— START —

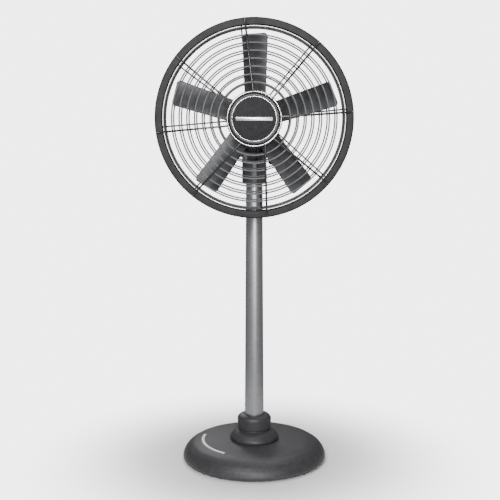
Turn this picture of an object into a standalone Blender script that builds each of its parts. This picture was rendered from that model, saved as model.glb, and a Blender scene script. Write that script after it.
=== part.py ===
"""Industrial pedestal fan: round cast base, fixed column, swivelling and tilting head, caged blades.

Metres, +Z up. The origin is the centre of the base on the floor. The air blows towards -Y.
"""
import math

import bmesh
import bpy
from mathutils import Matrix, Vector

GAP = 0.0003

# Heights above the floor
HUB_Z = 1.289
TILT_Z = 1.158
FOOT_TOP_Z = 0.004
BASE_TOP_Z = 0.076
FLANGE_TOP_Z = 0.1186
COLLAR_TOP_Z = 0.1760
STOP_COLLAR_LOW_Z = 1.056
STOP_COLLAR_TOP_Z = 1.0975
COLUMN_TOP_Z = 1.126

# Radii of the stand
BASE_R = 0.2722
FLANGE_R = 0.091
COLLAR_R = 0.0638
COLUMN_LOW_R = 0.0365
COLUMN_TOP_R = 0.0303
COLUMN_WALL = 0.0028
NECK_R = 0.0450
FOOT_RING_R = 0.2525
FOOT_R = 0.0085

# Stations along the fan's axis, measured as world Y
MOTOR_FRONT_Y = -0.080
MOTOR_REAR_Y = 0.084
FRAME_HALF_LENGTH = 0.064
BLADE_Y = -0.165
RIM_FRONT_Y = -0.200
RIM_REAR_Y = -0.150
REAR_GUARD_Y = -0.0855
FRONT_GUARD_Y = -0.2585

# Motor
FRAME_R = 0.080
FIN_R = 0.089
FIN_COUNT = 18
SHIELD_R = 0.084
CORE_R = 0.0735
CORE_BORE_R = 0.0400
ROTOR_R = 0.0395
SHAFT_R = 0.0080
BEARING_R = 0.0200

# Blades
BLADE_COUNT = 5
TIP_R = 0.297
TIP_SLANT = 0.009
BLADE_ROOT_R = 0.070
BLADE_CHORD_ROOT = 0.089
BLADE_CHORD_TIP = 0.100
BLADE_THICKNESS = 0.0026
BLADE_CAMBER = 0.0085
PITCH_ROOT = math.radians(34.0)
PITCH_TIP = math.radians(26.0)
BLADE_START = math.radians(90.0)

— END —

◆ Written problem ◆
Copy all lines in the listing above where the string "from" appears.

◆ Reply to the exercise ◆
Turn this picture of an object into a standalone Blender script that builds each of its parts. This picture was rendered from that model, saved as model.glb, and a Blender scene script. Write that script after it.
from mathutils import Matrix, Vector